When an abuse of process occurs, the courts do not take it lightly as it is not a mere irregularity. It is a fundamental vice punishable by dismissal of the offending process. See Ukachukwu V PDP supra. See also, Ali V Aibishir  3 NWLR (Pt 1073) 94.: Ume V Iwu  8 NWLR (Pt 1089) 225.: A-G of Anambra State V UBA 15 NWLR (Pt 947) 44.: Arubo V Aiyeleru 3 NWLR (Pt 280) 126.
A process filed to arrest judgment or ruling of court or tribunal is an improper process unknown to our adjectival law and indeed our jurisprudence. The expression ‘arrest of judgment or ruling’ is an offensive expression which connotes brigandage and lawlessness and all things anathema to the rule of law. See Nwankudu V Ibeto (2011) 2 NWLR (Pt 1231) 209 at 215. Abuse of court process simply means that, the process of the court/ tribunal has not been used bona fide and properly, Abuse of court process is manifested when a party improperly uses the judicial process to the irritation and annoyance of his opponent among other situations.
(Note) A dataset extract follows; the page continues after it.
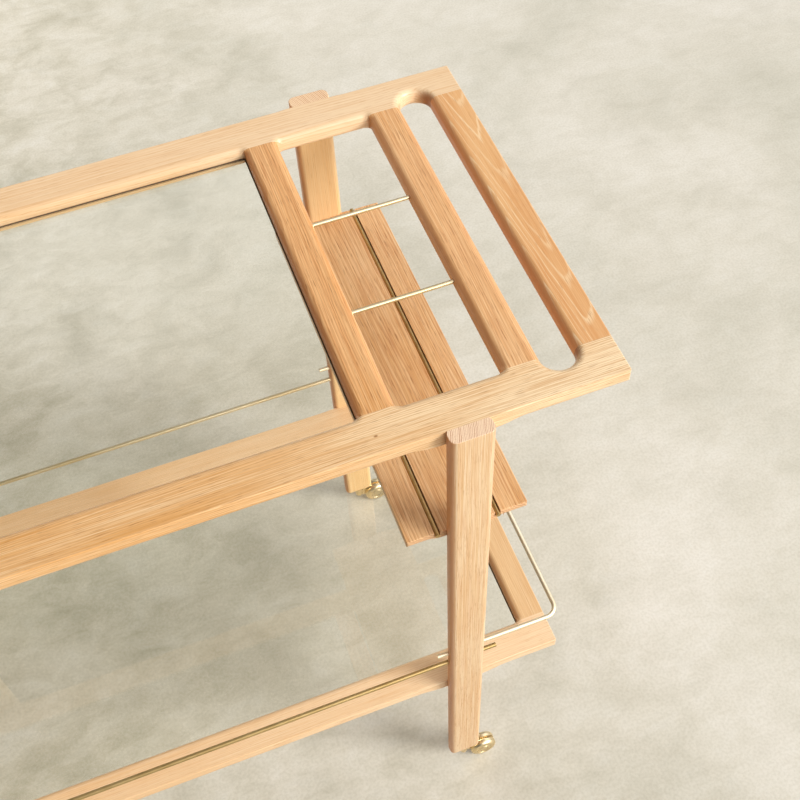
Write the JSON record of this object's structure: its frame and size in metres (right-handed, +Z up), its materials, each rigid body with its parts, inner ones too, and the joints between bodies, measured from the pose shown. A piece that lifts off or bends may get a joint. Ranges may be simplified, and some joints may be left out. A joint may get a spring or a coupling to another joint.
{
  "type": "bar cart",
  "caption": "Oak bar cart with a glazed top frame, a handle slot, a bottle bay above a small shelf, a glazed lower frame with a brass rod gallery, and brass twin-wheel casters.",
  "frame": {"origin": "on the floor under the middle of the cart's bounding box", "axes": "+Z up, +X along the cart towards the handle and the bottle bay, +Y across the cart to the rear"},
  "size_m": [0.9, 0.4302, 0.774],
  "materials": {
    "oak_rail": "satin oiled oak, pale",
    "oak_crossbar": "satin oiled oak, warmer",
    "oak_leg": "satin oiled oak",
    "beech_dowel": "raw beech",
    "clear_glass": "clear float glass, polished edges",
    "brass": "polished pale brass"
  },
  "bodies": {
    "cart": {"top_front_rail": "oak_rail", "top_rear_rail": "oak_rail", "lower_front_rail": "oak_rail", "lower_rear_rail": "oak_rail", "handle_rail": "oak_crossbar", "outer_crossbar": "oak_crossbar", "inner_crossbar": "oak_crossbar", "top_left_end_rail": "oak_crossbar", "lower_right_end_rail": "oak_crossbar", "lower_left_end_rail": "oak_crossbar", "bottle_shelf": "oak_crossbar", "leg_front_right": "oak_leg", "leg_rear_right": "oak_leg", "leg_front_left": "oak_leg", "leg_rear_left": "oak_leg", "top_frame_dowels": "beech_dowel", "lower_frame_dowels": "beech_dowel", "leg_dowels": "beech_dowel", "top_glass": "clear_glass", "lower_glass": "clear_glass", "front_divider_rod": "brass", "rear_divider_rod": "brass", "shelf_rods": "brass", "gallery_front_rod": "brass", "gallery_rear_rod": "brass", "gallery_right_end_rod": "brass", "gallery_left_end_rod": "brass", "caster_front_right_socket": "brass", "caster_rear_right_socket": "brass", "caster_front_left_socket": "brass", "caster_rear_left_socket": "brass"},
    "caster_front_right": {"caster_front_right_body": "brass", "caster_front_right_axle": "brass"},
    "front_right_outer_wheel": {"caster_front_right_outer_wheel": "brass"},
    "front_right_inner_wheel": {"caster_front_right_inner_wheel": "brass"},
    "caster_rear_right": {"caster_rear_right_body": "brass", "caster_rear_right_axle": "brass"},
    "rear_right_outer_wheel": {"caster_rear_right_outer_wheel": "brass"},
    "rear_right_inner_wheel": {"caster_rear_right_inner_wheel": "brass"},
    "caster_front_left": {"caster_front_left_body": "brass", "caster_front_left_axle": "brass"},
    "front_left_outer_wheel": {"caster_front_left_outer_wheel": "brass"},
    "front_left_inner_wheel": {"caster_front_left_inner_wheel": "brass"},
    "caster_rear_left": {"caster_rear_left_body": "brass", "caster_rear_left_axle": "brass"},
    "rear_left_outer_wheel": {"caster_rear_left_outer_wheel": "brass"},
    "rear_left_inner_wheel": {"caster_rear_left_inner_wheel": "brass"}
  },
  "joints": [
    {"name": "front_right_swivel", "type": "hinge", "parent": "cart", "child": "caster_front_right", "pos_m": [0.309, -0.206, 0.036], "axis": [0, 0, 1], "continuous": true},
    {"name": "front_right_outer_wheel_spin", "type": "hinge", "parent": "caster_front_right", "child": "front_right_outer_wheel", "pos_m": [0.335, -0.206, 0.017], "axis": [0, 1, 0], "continuous": true},
    {"name": "front_right_inner_wheel_spin", "type": "hinge", "parent": "caster_front_right", "child": "front_right_inner_wheel", "pos_m": [0.335, -0.206, 0.017], "axis": [0, 1, 0], "continuous": true},
    {"name": "rear_right_swivel", "type": "hinge", "parent": "cart", "child": "caster_rear_right", "pos_m": [0.309, 0.206, 0.036], "axis": [0, 0, 1], "continuous": true},
    {"name": "rear_right_outer_wheel_spin", "type": "hinge", "parent": "caster_rear_right", "child": "rear_right_outer_wheel", "pos_m": [0.335, 0.206, 0.017], "axis": [0, 1, 0], "continuous": true},
    {"name": "rear_right_inner_wheel_spin", "type": "hinge", "parent": "caster_rear_right", "child": "rear_right_inner_wheel", "pos_m": [0.335, 0.206, 0.017], "axis": [0, 1, 0], "continuous": true},
    {"name": "front_left_swivel", "type": "hinge", "parent": "cart", "child": "caster_front_left", "pos_m": [-0.309, -0.206, 0.036], "axis": [0, 0, 1], "continuous": true},
    {"name": "front_left_outer_wheel_spin", "type": "hinge", "parent": "caster_front_left", "child": "front_left_outer_wheel", "pos_m": [-0.283, -0.206, 0.017], "axis": [0, 1, 0], "continuous": true},
    {"name": "front_left_inner_wheel_spin", "type": "hinge", "parent": "caster_front_left", "child": "front_left_inner_wheel", "pos_m": [-0.283, -0.206, 0.017], "axis": [0, 1, 0], "continuous": true},
    {"name": "rear_left_swivel", "type": "hinge", "parent": "cart", "child": "caster_rear_left", "pos_m": [-0.309, 0.206, 0.036], "axis": [0, 0, 1], "continuous": true},
    {"name": "rear_left_outer_wheel_spin", "type": "hinge", "parent": "caster_rear_left", "child": "rear_left_outer_wheel", "pos_m": [-0.283, 0.206, 0.017], "axis": [0, 1, 0], "continuous": true},
    {"name": "rear_left_inner_wheel_spin", "type": "hinge", "parent": "caster_rear_left", "child": "rear_left_inner_wheel", "pos_m": [-0.283, 0.206, 0.017], "axis": [0, 1, 0], "continuous": true}
  ]
}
See Arubo V Aiyeleru supra. See also Stabilini Visinoni V SV Ltd 8 NWLR (Pt 1249) 258 at 262.
The Notice of Discontinuance dated 27th February, 2019, filed by the Appellant which seeks to arrest the ruling already reserved by this honorable Tribunal is an abuse of the process of this honorable Tribunal and unknown to the jurisprudence of this country and consequently incompetent and misconceived in law and facts and the said Notice of Discontinuance is hereby dismissed.
This Tribunal shall now proceed to deliver its ruling on the Respondent’s preliminary objection, earlier reserved for March 6th, 2019.
DATED AT LAGOS THIS 9TH DAY OF MAY 2019
ADEDAPO M. SOBOWALE ESQ.
OLATUNDE BALOGUN ESQ. EBERE NNEKA ORUCHE ESQ.
(HON COMMISSIONER) (HON COMMISSIONER)
A. K. AKINSEHINWA ESQ. AMINU USMAN ESQ.